Founded in 2000, The Jakara Movement is a grassroots organization community-building organization that helps with leadership development, community engagement and social activism. According to Singh, the organization has an active membership in 80 high schools from Kern County to Sutter County in northern California.
“Bakersfield is a special place for us,” said Singh, noting that Punjabi is among the most spoken languages in Kern County after English and Spanish.
“In terms of the population, specifically in Kern County, nearly all ‘South Asians’ have roots in the region of Punjab (India, Pakistan), and they speak the Punjabi language. Most of their religious backgrounds are of the Sikh faith, or Sikh tradition,” Singh said. “That’s why we generally will say, ‘Punjabi Sikh,’ because that’s where most will have as their identity, especially in Kern County. And really throughout the valley.”
With growth comes the need for education to help with the occasional roadblock in communication. Singh says the work of his organization has been to bring information about the Census direct from trusted members in his community as swiftly as possible. Of the 12 languages that the Census Bureau is providing translations for on mail invites, Punjabi is not included.
“Because you have a lot of Punjabi women who work in the post office, they have anecdotally shared with me how many people just throw their Census form in the garbage or in the return mail,” Singh said. “That’s probably because many of them just don’t know what it is, or don’t want to take a risk. It’s very common.”
Making the work of Singh and other Sikh organizations all the more urgent as Census invitations and reminders continue to circulate through the postal service into homes.

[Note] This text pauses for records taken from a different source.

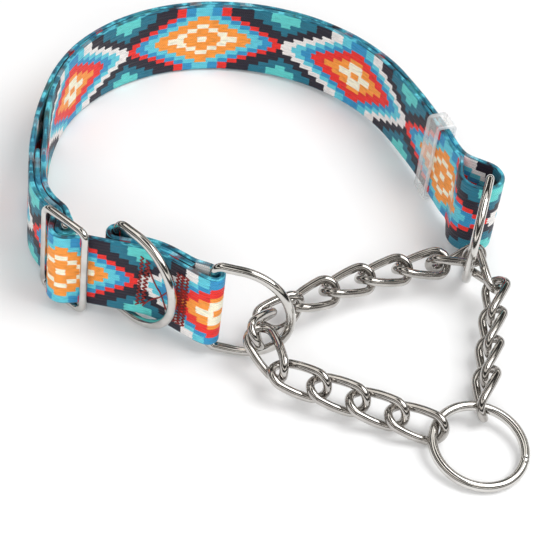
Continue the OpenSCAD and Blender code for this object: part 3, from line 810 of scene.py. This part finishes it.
# chain: a hook is (past a ring's round end, to its left, above the crossing), mm
chain = {
    "wire": 2.5, "inside": 13.5, "gap": 5.1, "twist": 85, "points": 96, "sides": 18,
    "cornerSlim": 0.96,  # the corner link is drawn a touch thinner
    "leftSlack": 2.3, "upperSlack": 1.55, "rightSlack": 2.9, "crossingHeight": 11.7,
    "leftRoll": 34, "upperRoll": -177, "rightRoll": 73,
    "leftRun": (0.75, -10.4, -3.7), "corner": (-8.05, -1.3, 0), "behind": (-7.45, 7.4, -3.6),
    "upperRun": (-0.05, 17.7, -4.9),
    "upperEnd": (-5.15, -8.6, -3), "crossing": (-7.95, -0.6, 0), "rightRun": (1.35, 8.7, -1.2),
    "leftLinkRoll": 133.5, "cornerRoll": -90.5, "behindRoll": -138, "beforeRoll": 144.5, "afterRoll": 108,
    "runLinks": 4,  # links of one roll in each run
}
leashRing = {
    "inner": 23, "wire": 2.8, "tilt": 8.3, "lean": 120, "clear": 0.35, "sides": 28, "steps": 128,
    # the butt weld stands up as a thin bead with a groove on each side: (mm along, size)
    "weld": 232, "weldReach": 1.2,
    "bead": ((-0.9, 1.0), (-0.6, 0.965), (-0.35, 1.02), (0.0, 1.035), (0.35, 1.02), (0.6, 0.965), (0.9, 1.0)),
}


ringHeight = strap["width"] / 2 + ringDrop
ringReach = strap["ringLeg"] + sqrt(ringHalf ** 2 - (chain["crossingHeight"] - ringHeight) ** 2)
pitches = {run: chain["inside"] - chain[run + "Slack"] for run in ("left", "upper", "right")}


def byRing(bar, heading, hook):
    a, b = rad(heading), rad(heading + 90)
    u, v, rise = ringReach + hook[0], hook[1], hook[2]
    return Vector((bar[0] + u * cos(a) + v * cos(b), bar[1] + u * sin(a) + v * sin(b),
                   chain["crossingHeight"] + rise))


hooks = {}
for ring, names in (((leftBar, strap["leftHeading"]), ("leftRun", "corner", "behind", "upperRun")),
                    ((rightBar, strap["rightHeading"]), ("upperEnd", "crossing", "rightRun"))):
    for name in names:
        hooks[name] = byRing(*ring, chain[name])


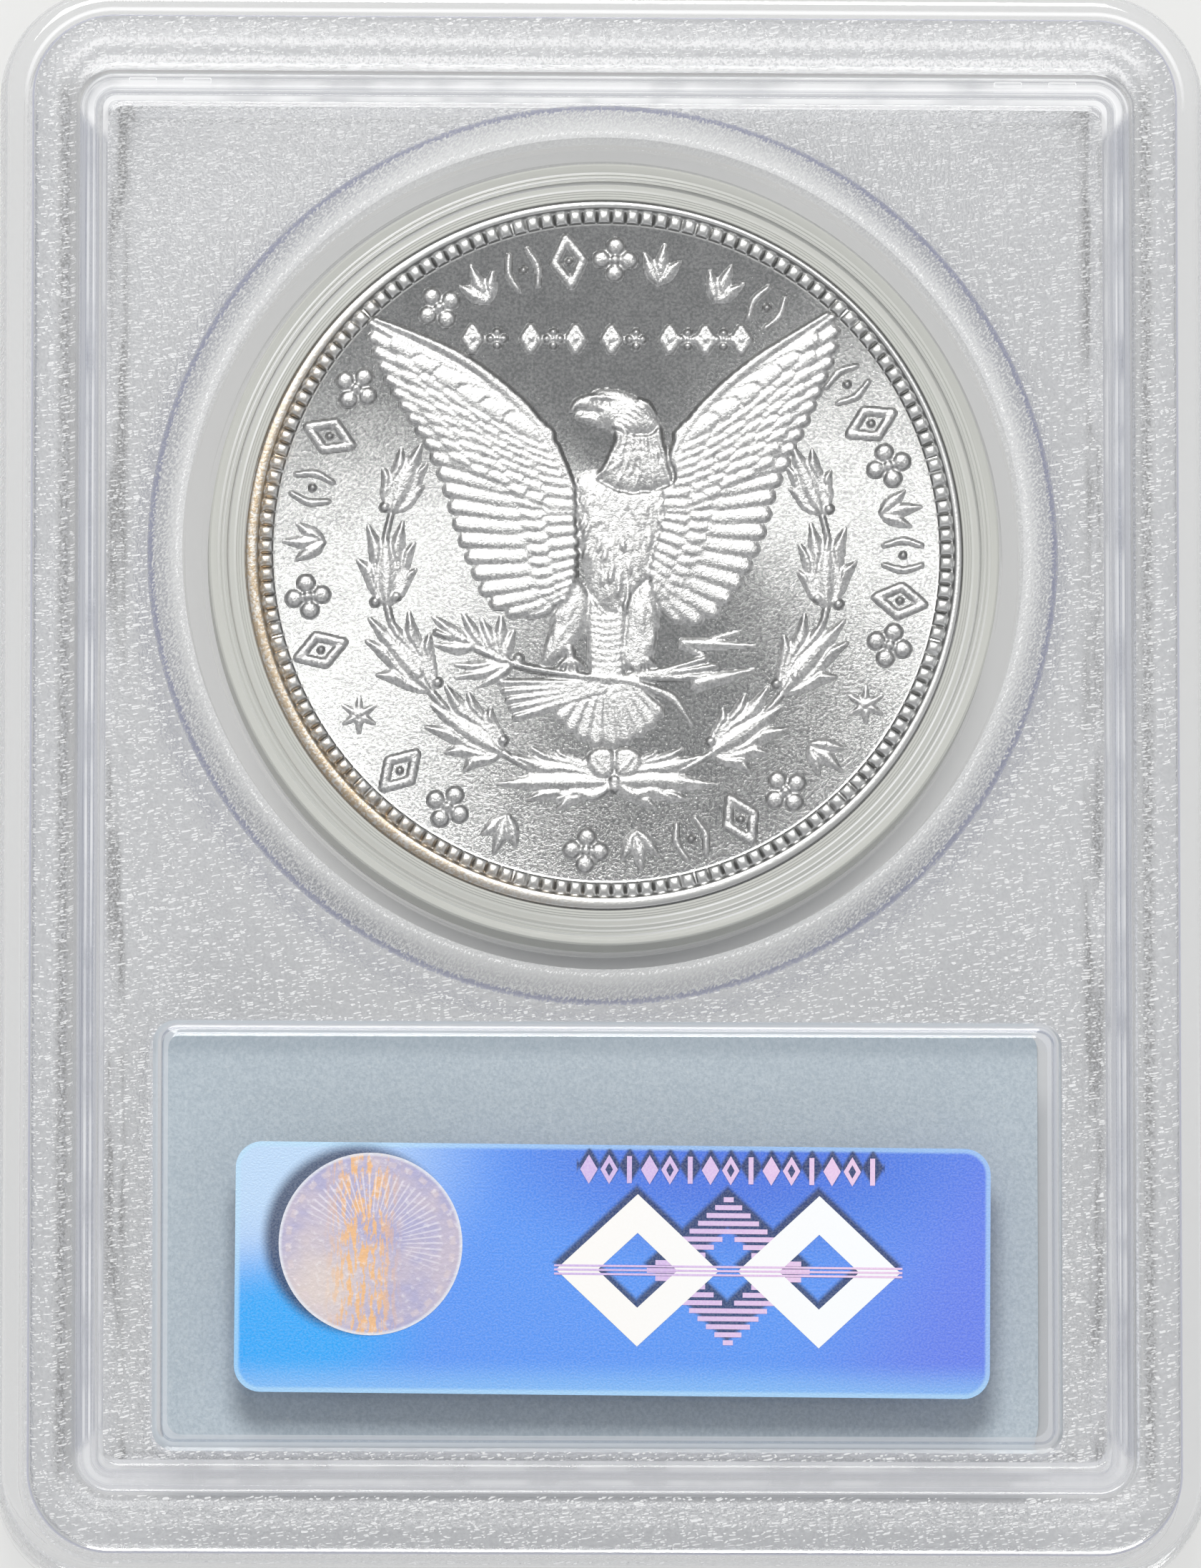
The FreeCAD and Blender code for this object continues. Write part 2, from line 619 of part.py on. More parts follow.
def make_hologram_sticker():
    """The foil sticker on the outer face of the rear label window."""
    body = new_body("hologram_sticker")
    size = ("sizes.sticker_width", "sizes.sticker_length", "sizes.sticker_corner")
    rounded_block("Pad", body, "foil", size, "0", "sizes.sticker_thickness", True)
    turn = FreeCAD.Rotation(FreeCAD.Vector(0, 0, 1), sheet.sticker_turn)
    body.Placement = FreeCAD.Placement(FreeCAD.Vector(0, 0, 0), turn)
    body.setExpression("Placement.Base.x", "sizes.sticker_centre_x")
    body.setExpression("Placement.Base.y", "sizes.sticker_centre_y")
    body.setExpression("Placement.Base.z", "sizes.field_height + sizes.rear_window_rise")
    doc.recompute()
    return body


# ---------------------------------------------------------------- build, check and write

PIECES = [
    make_rear_shell(),
    make_front_shell(),
    make_coin_gasket(),
    make_coin(),
    make_label_insert(),
    make_hologram_sticker(),
]
doc.recompute()

for item in doc.Objects:
    if "Invalid" in item.State or "Error" in item.State:
        raise RuntimeError(f"{item.Name} failed: {item.State}")

os.makedirs("parts", exist_ok=True)
for piece in PIECES:
    if piece.Shape.isNull() or not piece.Shape.isValid() or len(piece.Shape.Solids) != 1:
        raise RuntimeError(f"{piece.Label} is not one valid solid")
    piece.Shape.exportStep(f"parts/{piece.Label}.step")
    box = piece.Shape.BoundBox
    print(
        f"{piece.Label}: volume {piece.Shape.Volume:.1f}, x {box.XMin:.2f} {box.XMax:.2f}, "
        f"y {box.YMin:.2f} {box.YMax:.2f}, z {box.ZMin:.2f} {box.ZMax:.2f}"
    )
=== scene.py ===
import math
from random import Random

import bmesh
import bpy
import numpy as np
from mathutils import Matrix, Vector
from mathutils.geometry import tessellate_polygon


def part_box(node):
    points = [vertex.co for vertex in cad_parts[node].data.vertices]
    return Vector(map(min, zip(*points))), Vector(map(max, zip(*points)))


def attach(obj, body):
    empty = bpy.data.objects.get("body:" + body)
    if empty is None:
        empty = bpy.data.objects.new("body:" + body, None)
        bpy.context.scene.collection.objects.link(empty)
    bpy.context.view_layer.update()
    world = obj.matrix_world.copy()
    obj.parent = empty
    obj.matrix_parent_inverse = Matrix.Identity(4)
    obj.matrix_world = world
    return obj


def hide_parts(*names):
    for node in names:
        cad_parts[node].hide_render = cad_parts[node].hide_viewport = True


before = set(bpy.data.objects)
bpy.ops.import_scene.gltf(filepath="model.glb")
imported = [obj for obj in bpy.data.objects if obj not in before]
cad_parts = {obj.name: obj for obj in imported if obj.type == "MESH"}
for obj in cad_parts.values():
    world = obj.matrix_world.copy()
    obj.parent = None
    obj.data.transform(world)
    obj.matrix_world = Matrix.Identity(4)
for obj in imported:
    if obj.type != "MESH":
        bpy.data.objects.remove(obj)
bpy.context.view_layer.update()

# The looks of a sealed coin slab that lies on its front face. Lengths in the constants and in the shaders
# are millimetres, and MM turns them into Blender's metres.
MM = 0.001


def box_mm(node):
    """A CAD node's lowest and highest corners, in millimetres."""
    low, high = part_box(node)
    return np.array(low) / MM, np.array(high) / MM


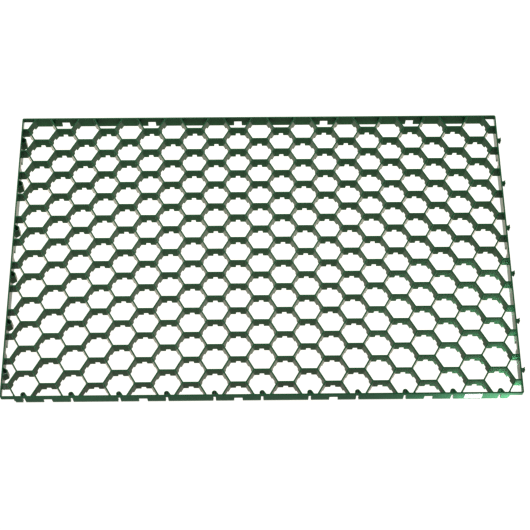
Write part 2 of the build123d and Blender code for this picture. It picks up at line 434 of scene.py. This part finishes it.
def side_pocket(depth, base, top):
    """Walls of a pocket on the inner face of a wall along Y through the origin."""
    slope = (base - POCKET_FACE) / 2 / depth
    shift = POCKET_THICKNESS * math.hypot(1, slope)
    inner_depth = depth - POCKET_THICKNESS
    inner_base = base / 2 - shift
    inner_face = inner_base - slope * inner_depth
    outline = [
        Vector((HALF, -base / 2)),
        Vector((HALF + depth, -POCKET_FACE / 2)),
        Vector((HALF + depth, POCKET_FACE / 2)),
        Vector((HALF, base / 2)),
        Vector((HALF, inner_base)),
        Vector((HALF + inner_depth, inner_face)),
        Vector((HALF + inner_depth, -inner_face)),
        Vector((HALF, -inner_base)),
    ]
    body = prism(outline, FOOT, top)
    return round_edges(body, faces_neighbour([(Vector((HALF, 0)), NORTH)]), POCKET_ROUND)


def side_tongue(out, head, low, high):
    """Fish-tail tongue outside a wall along Y through the origin."""
    tip = HALF + out
    flare = tip - TONGUE_FLARE
    neck = tip - TONGUE_HEAD
    outline = [
        Vector((HALF, -TONGUE_STEM / 2)),
        Vector((neck, -TONGUE_STEM / 2)),
        Vector((flare, -head / 2)),
        Vector((tip, -head / 2)),
        Vector((tip - TONGUE_FLARE / 2, 0)),
        Vector((tip, head / 2)),
        Vector((flare, head / 2)),
        Vector((neck, TONGUE_STEM / 2)),
        Vector((HALF, TONGUE_STEM / 2)),
    ]
    body = prism(outline, low, high)
    return round_edges(body, faces_neighbour([(Vector((HALF, 0)), NORTH)]))


# ---------------------------------------------------------------- materials

def nodes_of(material):
    material.use_nodes = True
    tree = material.node_tree
    return tree.nodes, tree.links, tree.nodes["Principled BSDF"]


def noise(nodes, links, vector, scale, detail, roughness=0.5):
    node = nodes.new("ShaderNodeTexNoise")
    node.inputs["Scale"].default_value = scale
    node.inputs["Detail"].default_value = detail
    node.inputs["Roughness"].default_value = roughness
    links.new(vector, node.inputs["Vector"])
    return node.outputs["Fac"]


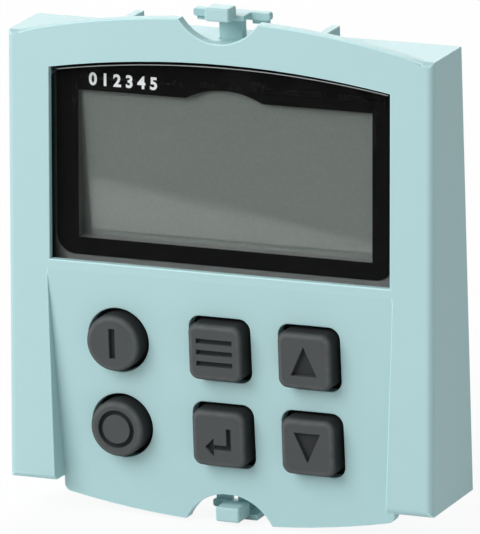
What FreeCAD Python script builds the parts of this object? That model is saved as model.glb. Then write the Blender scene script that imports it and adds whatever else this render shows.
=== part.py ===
"""Clip-on operator panel for a servo drive: a display, six rubber keys and two snap latches.

Units are millimetres. X runs to the panel's right, Y runs back into the cabinet, Z runs up.
The origin is the centre of the flat rear face, which seats on the drive's control unit.
Heights named *_height are measured up from the bottom edge of the body.
"""
import FreeCAD, Part
import math
import os

# ---------------------------------------------------------------- body
body_width = 50.0
body_height = 49.4
depth_top = 7.8
depth_bottom = 11.4
wall = 1.5
front_wall = 1.6
front_edge_radius = 0.8

# ---------------------------------------------------------------- front plate above the top wall
arch_rise = 2.8
arch_half_width = 23.6
arch_thickness = 1.3
notch_radius = 5.6
notch_floor_gap = 0.2
rib_width = 1.0
rib_offset = 11.5
rib_rise = 1.9
rib_back_gap = 2.4

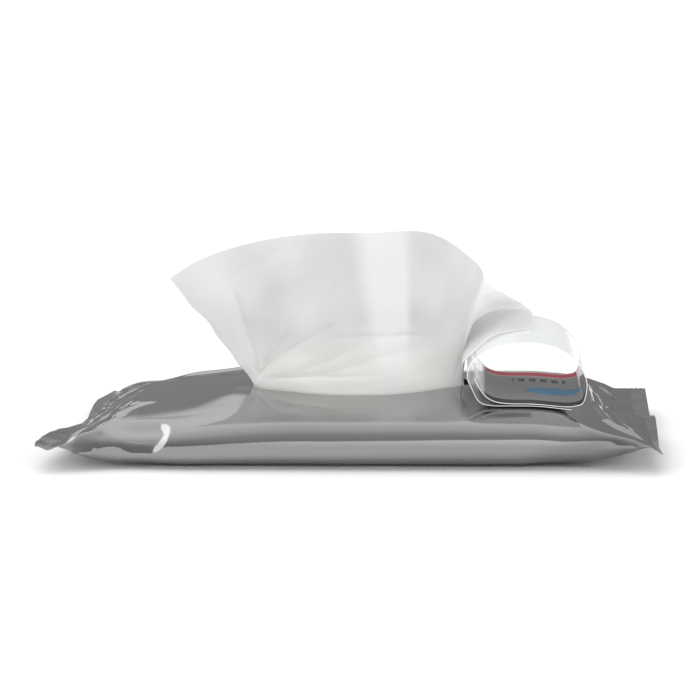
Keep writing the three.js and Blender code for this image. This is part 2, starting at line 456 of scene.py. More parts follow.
# %% Roll a place of the web up
TOP_RAMP = (0.43, 0.42)  # slope at the left end and at the right end
BASE_RAMP = (0.50, 0.44)
TOP_BEND = 1.2
BASE_BEND = 1.6
SPREAD = 19  # the length over which the film spreads to the width of a seal
SLUMP = 0.085  # how far the side walls have sunk in the left half, as a share of the height
CORNER_HEIGHT = [
    # X, and the height below which the front wall leans in
    (-112, 9.6), (-97, 14.2), (-80, 11), (-68, 9), (66, 9), (84, 11), (101, 14.4), (113, 9.8),
]
LEFT_LEAN = 0.22
RIGHT_LEAN = 0.36


def soft_least(a, b, radius):
    """The lesser of a and b, rounded off where they cross. With minus signs, the greater."""
    near = np.maximum(radius - np.abs(a - b), 0) / radius
    return np.minimum(a, b) - near**2 * radius / 4


def pouch_surface(x, w):
    """The smooth pouch over a place (x, w) of the web; w is across it, with the front at w < 0."""
    s = np.mod(-w / GIRTH, 1.0)
    y_body = HALF_WIDTH * np.interp(s, round_at, round_y)
    share = np.interp(s, round_at, round_z)
    slump = SLUMP * (1 - smooth(x, -20, 80))
    z_body = pouch_height(x) * (share - slump * bell(share, 0.45, 0.22))

    # At a seal the tube lies flat, folded a quarter and three quarters of the way round.
    fold = np.where(s < 0.25, -4 * s, np.where(s < 0.75, 4 * s - 2, 4 - 4 * s))
    upper = (s < 0.25) | (s > 0.75)
    z_seal = SEAL_LIFT + np.where(upper, 0.8, -0.8) * FILM_THICKNESS

    inside = np.maximum(SEAL_START - np.abs(x), 0)
    above = z_seal + np.where(x < 0, *TOP_RAMP) * inside
    below = z_seal - np.where(x < 0, *BASE_RAMP) * inside
    top = soft_least(z_body, above, TOP_BEND)
    base = -soft_least(-z_body, -below, BASE_BEND)
    z = mix(z_seal, np.where(upper, top, base), smooth(inside, -1, 6))
    y = mix(SEAL_HALF * fold, y_body, smooth(inside, 0, SPREAD))

    lean = LEFT_LEAN * smooth(-x, 66, 82) + RIGHT_LEAN * smooth(x, 64, 84)
    y = y + np.maximum(table_at(CORNER_HEIGHT, x) - z, 0) * (smooth(-y, 35, 50) * lean)
    return np.stack([x + seal_slide(x, y), y, z], -1)


middle_top = pouch_surface(np.array([0.0]), np.array([0.0]))
print("the middle of the top, mm:", middle_top.round(2))

# %% [markdown]
# A crease in thin film is a sharp ridge that fades out at its ends. It is described by a few
# points on the web, its height and how wide it is. A bump in the material could show creases
# too, but not on the outline or where the film mirrors the room, so these are real shape.

# %% A crease along a line
CREST_ROUND = 0.35


def along_line(x, w, line):
    """Distance from each place to a line of points, and how far along it the nearest point is."""
    line = np.array(line, float)
    lengths = np.hypot(*np.diff(line, axis=0).T)
    start = np.concatenate([[0], np.cumsum(lengths)])
    best = np.full(x.shape, np.inf)
    where = np.zeros(x.shape)
    for (ax, aw), (bx, bw), size, begin in zip(line[:-1], line[1:], lengths, start):
        t = np.clip(((x - ax) * (bx - ax) + (w - aw) * (bw - aw)) / size**2, 0, 1)
        distance = np.hypot(x - mix(ax, bx, t), w - mix(aw, bw, t))
        nearer = distance < best
        best = np.where(nearer, distance, best)
        where = np.where(nearer, (begin + t * size) / start[-1], where)
    return best, where


def crease(x, w, line, height, width, fade):
    """A ridge with a slightly rounded crest. It fades over a share of its length at each end."""
    distance, where = along_line(x, w, line)
    ends = plateau(where, 0, fade, 1 - fade, 1)
    return height * ends * np.exp((CREST_ROUND - np.hypot(distance, CREST_ROUND)) / width)


LEFT_CREASES = [
    # a line of (X, W) places on the web, height, width
    ([(-110, -50), (-107.5, -20), (-105, 6), (-99, 25.5), (-90, 35)], 0.7, 0.6),
    ([(-110, -52), (-103, -36), (-99, -22), (-97, 0), (-92, 22)], 0.7, 0.6),
    ([(-110, -54), (-106, -42), (-103, -20), (-101, 2), (-95, 24)], 0.5, 0.5),
    ([(-110, -55), (-101, -53), (-96.5, -50), (-94, -38), (-92, -15), (-86, -4)], 1.5, 1.2),
    ([(-94, -34), (-91, -20), (-88, -12), (-82, -8)], 0.7, 0.6),
    ([(-110, 4), (-108.5, 22), (-104, 30), (-99, 44)], 0.6, 0.6),
    ([(-95.5, -50), (-96.5, -56), (-98, -63)], -0.5, 0.9),
]
RIGHT_CREASES = [
    ([(94, 40), (94.5, 20), (95.5, -8), (98, -30), (101, -39), (105, -46), (112, -54)], 1.5, 1.0),
    ([(97, 28), (99, 10), (100, -12), (102, -30), (105, -40)], 0.6, 0.6),
    ([(98, -3), (104, -1), (111, 2)], 0.7, 0.7),
    ([(99, 44), (103, 38), (108, 36)], 0.5, 0.8),
]
print("creases:", len(LEFT_CREASES), "at the left,", len(RIGHT_CREASES), "at the right")

# %% [markdown]
# The rest of the film's relief is softer: fine gathers that run out from the front corners,
# a dent at the front left with a bowed end that catches the light, a swelling between the
# left end and the mouth, a lip along the back, and an unevenness over everything. Each is a
# small function of its own, and the relief is their sum.

# %% Soft relief of the film
LEFT_CORNER = (-114, -60)
RIGHT_CORNER = (117, -62)
LEFT_GATHERS = 0.32
RIGHT_GATHERS = 0.08
GATHER_REACH = 150
DENT_DEPTH = 2.4
DENT_END = -70.5
DENT_BOW = 0.045
SWELLING = 1.9
BACK_LIP = [(-92, 41), (-70, 43), (-50, 42)]
LIP_HEIGHT = 1.5
SLOW_WAVES = 0.12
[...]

“The specific ethnic and language demographics in our valley differs greatly than most areas of the country. The Census Bureau is not providing language support for large communities that reside her in the San Joaquin Valley. While here in Kern County, Punjabi is the third most spoken language after English and Spanish, in Fresno County it is the Hmong language, which is also not receiving federal support. This is why so many organizations are working to fill in the gap with an eye to our unique regional characteristics.”
Currently, Punjabi speakers can call 559-667-SIKH (7454) for immediate assistance with their Census form. A similar support website is also planned for launch on Monday, March 30th.
“We are calling on communities to write-in Sikh on their Census form, and explaining why it’s important,” said Singh.
“We’ve already been inundated with personal calls, questions, concerns from people asking us to help them right now, because the Question Assistance Centers (QAC) from the Census Bureau are largely being put on hold in order to minimize contact.”
Because of the COVID-19 pandemic, Singh says Census engagement has been changed to safely reach those in self-quarantine, but before the government mandate, his team had logged hours of canvassing in rural areas of Kern.
“We had really big canvassing goals, and we achieved most of them before the order came from the Governor,” said Singh.
Singh and his team canvassed nearly 20,000 homes in Wasco in a single weekend.
“Our next round was supposed to be phone banking, but we’re a little bit on pause because we want to know what will make the most sense,” Singh said. “We don’t want our youth operators to be at any risk and are keeping in mind where everybody’s head space is right now. So, once we start again, we will be calling over 20,000-plus Kern County residents.”
Singh wants to assure the Sikh community they are working diligently to provide the resources needed to assure an accurate count during quarantine.
“We have translation services for forms with explanations, videos, social media postings. Many moving parts.”